Top five historical figures who either have appeared or should appear on Doctor Who
- Thomas More. I think this would be quite, quite, brilliant.
- Wolfram von Eschenbach. Because I am a shameless fangirl (I think that the Sängerwettstreit on the Wartburg would actually be an awesome setting for a Doctor Who story. You could bring Klinsor the magician - or Sekrit Alien! - into it, too)*
- Mary Queen of Scots. Possibly explaining that what actually happened to Bothwell at the Kirk o' Field was somewhat more complicated, and perhaps involved clockwork robots as well as Darnley.
- Jane Austen.
- Richard Burton. The explorer/ diplomat/ rogue, not the actor.
* There's a vernacular life of S Elisabeth of Thüringia which maintains that Klingsor was there - and prophesied her birth - so there...
five favourite saints
- Elisabeth of Thuringia.
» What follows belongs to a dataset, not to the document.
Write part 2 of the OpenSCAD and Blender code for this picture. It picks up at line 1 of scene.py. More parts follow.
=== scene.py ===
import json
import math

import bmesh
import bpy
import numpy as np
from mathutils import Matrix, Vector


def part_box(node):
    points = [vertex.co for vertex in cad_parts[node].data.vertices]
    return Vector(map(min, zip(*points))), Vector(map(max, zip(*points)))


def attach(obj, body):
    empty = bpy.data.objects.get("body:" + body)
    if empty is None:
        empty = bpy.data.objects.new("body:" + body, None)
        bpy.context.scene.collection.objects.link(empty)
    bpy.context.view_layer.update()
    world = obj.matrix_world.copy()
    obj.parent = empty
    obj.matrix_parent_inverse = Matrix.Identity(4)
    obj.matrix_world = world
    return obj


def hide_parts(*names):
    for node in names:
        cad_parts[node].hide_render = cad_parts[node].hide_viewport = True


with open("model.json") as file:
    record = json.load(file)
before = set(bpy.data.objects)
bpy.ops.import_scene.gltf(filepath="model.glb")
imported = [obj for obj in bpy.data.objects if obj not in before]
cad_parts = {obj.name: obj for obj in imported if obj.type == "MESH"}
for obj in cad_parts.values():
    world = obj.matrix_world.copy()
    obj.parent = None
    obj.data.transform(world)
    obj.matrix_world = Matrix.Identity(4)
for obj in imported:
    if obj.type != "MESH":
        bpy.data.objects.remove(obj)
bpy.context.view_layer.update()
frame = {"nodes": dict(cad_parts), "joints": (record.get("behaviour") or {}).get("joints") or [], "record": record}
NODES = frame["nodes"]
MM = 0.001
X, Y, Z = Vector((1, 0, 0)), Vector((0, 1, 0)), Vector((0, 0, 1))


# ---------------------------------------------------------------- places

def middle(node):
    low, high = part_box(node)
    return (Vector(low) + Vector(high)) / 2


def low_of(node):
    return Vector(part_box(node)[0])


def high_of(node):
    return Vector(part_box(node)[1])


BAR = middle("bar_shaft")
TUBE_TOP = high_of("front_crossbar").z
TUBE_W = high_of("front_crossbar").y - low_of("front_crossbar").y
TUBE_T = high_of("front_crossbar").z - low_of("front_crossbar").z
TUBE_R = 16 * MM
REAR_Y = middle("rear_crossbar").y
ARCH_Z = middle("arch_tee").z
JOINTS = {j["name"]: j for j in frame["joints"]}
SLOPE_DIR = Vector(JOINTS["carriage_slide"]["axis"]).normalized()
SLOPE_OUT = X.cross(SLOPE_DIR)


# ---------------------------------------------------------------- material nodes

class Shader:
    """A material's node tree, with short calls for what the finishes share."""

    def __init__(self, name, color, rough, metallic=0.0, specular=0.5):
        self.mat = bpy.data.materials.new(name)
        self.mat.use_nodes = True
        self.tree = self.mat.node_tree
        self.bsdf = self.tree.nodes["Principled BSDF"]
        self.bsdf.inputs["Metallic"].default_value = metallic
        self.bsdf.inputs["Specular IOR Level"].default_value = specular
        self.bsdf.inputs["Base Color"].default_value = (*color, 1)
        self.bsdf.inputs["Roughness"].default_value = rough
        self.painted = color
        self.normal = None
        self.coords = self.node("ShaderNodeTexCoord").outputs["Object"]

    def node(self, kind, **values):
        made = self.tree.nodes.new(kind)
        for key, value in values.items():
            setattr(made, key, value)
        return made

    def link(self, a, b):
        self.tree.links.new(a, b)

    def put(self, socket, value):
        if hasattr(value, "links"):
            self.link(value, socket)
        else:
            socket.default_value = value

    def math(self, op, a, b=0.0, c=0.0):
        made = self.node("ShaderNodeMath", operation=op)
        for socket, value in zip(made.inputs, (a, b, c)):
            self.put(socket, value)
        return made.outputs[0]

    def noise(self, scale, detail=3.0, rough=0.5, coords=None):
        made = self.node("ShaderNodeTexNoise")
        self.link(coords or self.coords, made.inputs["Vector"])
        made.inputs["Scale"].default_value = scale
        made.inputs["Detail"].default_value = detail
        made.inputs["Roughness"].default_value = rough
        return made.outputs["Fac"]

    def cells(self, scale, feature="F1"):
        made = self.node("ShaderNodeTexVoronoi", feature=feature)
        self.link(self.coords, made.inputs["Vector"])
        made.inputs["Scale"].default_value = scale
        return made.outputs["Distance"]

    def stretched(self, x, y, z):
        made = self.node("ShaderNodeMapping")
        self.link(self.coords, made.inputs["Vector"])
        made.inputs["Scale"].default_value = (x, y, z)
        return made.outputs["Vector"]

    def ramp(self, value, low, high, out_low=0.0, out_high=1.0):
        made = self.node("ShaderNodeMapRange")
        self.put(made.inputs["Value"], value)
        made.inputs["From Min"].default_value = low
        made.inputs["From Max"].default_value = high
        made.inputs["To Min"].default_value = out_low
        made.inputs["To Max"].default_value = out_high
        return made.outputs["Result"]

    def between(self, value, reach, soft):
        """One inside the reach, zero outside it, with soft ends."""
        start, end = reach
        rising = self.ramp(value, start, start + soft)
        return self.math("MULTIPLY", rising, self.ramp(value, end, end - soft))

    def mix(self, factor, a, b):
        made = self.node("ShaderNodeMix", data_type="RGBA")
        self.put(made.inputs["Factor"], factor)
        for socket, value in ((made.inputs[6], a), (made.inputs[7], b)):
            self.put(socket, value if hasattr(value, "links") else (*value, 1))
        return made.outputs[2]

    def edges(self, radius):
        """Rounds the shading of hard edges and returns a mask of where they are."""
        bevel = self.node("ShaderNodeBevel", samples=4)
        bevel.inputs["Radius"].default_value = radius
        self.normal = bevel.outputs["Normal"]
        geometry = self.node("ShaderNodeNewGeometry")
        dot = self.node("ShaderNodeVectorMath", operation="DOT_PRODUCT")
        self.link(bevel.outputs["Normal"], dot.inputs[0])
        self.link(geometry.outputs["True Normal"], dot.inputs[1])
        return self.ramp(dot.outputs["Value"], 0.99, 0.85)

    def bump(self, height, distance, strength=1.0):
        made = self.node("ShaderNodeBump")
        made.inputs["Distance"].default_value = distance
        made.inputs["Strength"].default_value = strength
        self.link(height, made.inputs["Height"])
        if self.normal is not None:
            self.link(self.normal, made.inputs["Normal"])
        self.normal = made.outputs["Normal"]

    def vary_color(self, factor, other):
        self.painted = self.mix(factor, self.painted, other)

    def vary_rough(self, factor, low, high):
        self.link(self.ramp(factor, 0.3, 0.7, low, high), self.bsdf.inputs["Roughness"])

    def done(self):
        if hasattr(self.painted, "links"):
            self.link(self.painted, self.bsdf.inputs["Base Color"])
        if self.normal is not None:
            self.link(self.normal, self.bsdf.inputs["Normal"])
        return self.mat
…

Partly this is just a result of the fact that we have some fairly genuine eye-witness accounts of Elisabeth which have not been through the hagiographic sausage machine (er, if you know what I mean), but she does come over as a vivid and attractive personality, to an unusual extent. I like her for her passionate concern for justice and the marginalised (she had a concept analagous to fair trade, which shows a keener eye for the wider patterns of society than you might expect in the thirteenth century) and, which makes a great change for the general run of mediaeval hagiography, she and her husband seem to have been genuinely and passionately in love with each other (her in-laws-to-be went off the idea of the marriage after her father's powerbase crumbled, but Ludwig seems to have insisted that he would marry her or no-one, and apparently she used to annoy the court by running out to meet him when he returned from journeys, and they used to talk to each other at feasts, which is apparently a breach of protocol); and she battled, eventually mostly successfully, to lead a life of practical charity and poverty (though it might have helped if she'd learned to cook first; she ran a hospital, but while everyone agreed she was very good with children, she had an annoying habit of burning the soup). I like Elisabeth; too often saints come across as cardboard cut-outs (which I think is the fault of the hagiographers, not the saints), but she feels like a real person. The story about the miraculous basket of roses isn't authentically part of her legend, though, but belongs to Elizabeth of Portugal, and it's rather unfair to Ludwig that it got attached to her, as it's impossible to believe that he would have threatened to beat her for giving food to the poor.
- Dominic. I had a vocation experience connected with reading the life of Dominic, and the account of him as, basically, a frustrated grad student, so I possibly over-identify. Also, he did theology down the pub (the story of his first dialogue with, and conversion of, a Cathar, took place in an inn, while there's a miracle story about him providing wine for a convent of nuns). Anyway, I like the Dominicans: the commitment to good theology as preached and practiced outside academia, the concern with social justice, and the bad puns.
- Julian of Norwich. Admittedly, she's not been canonised by the Roman Church, but she is in the Anglican calendar, deservedly. A wonderfully perceptive, loving, sane, theological writer with an absolute focus on God's love, and a very positive attitude to creation and to humanity. (As always, I am keen on people with a strong focus on the Incarnation and an attitude to the body which is not one of hatred and fear).
- Wilfred. Even if this is probably unduly influenced by Kipling. The Church of England could do with some more tough bishops who get on well with people outside the church, I feel.
- Mary Magdalen. No, she wasn't the woman taken in adultery, and she wasn't the woman who anointed Jesus either. She was obviously a close friend and supporter of Jesus and, above all, she was the 'apostle of the apostles' and the first witness of the resurrection. Which is quite enough to make her worth celebrating (and a good precedent for the ministry of women, incidentally).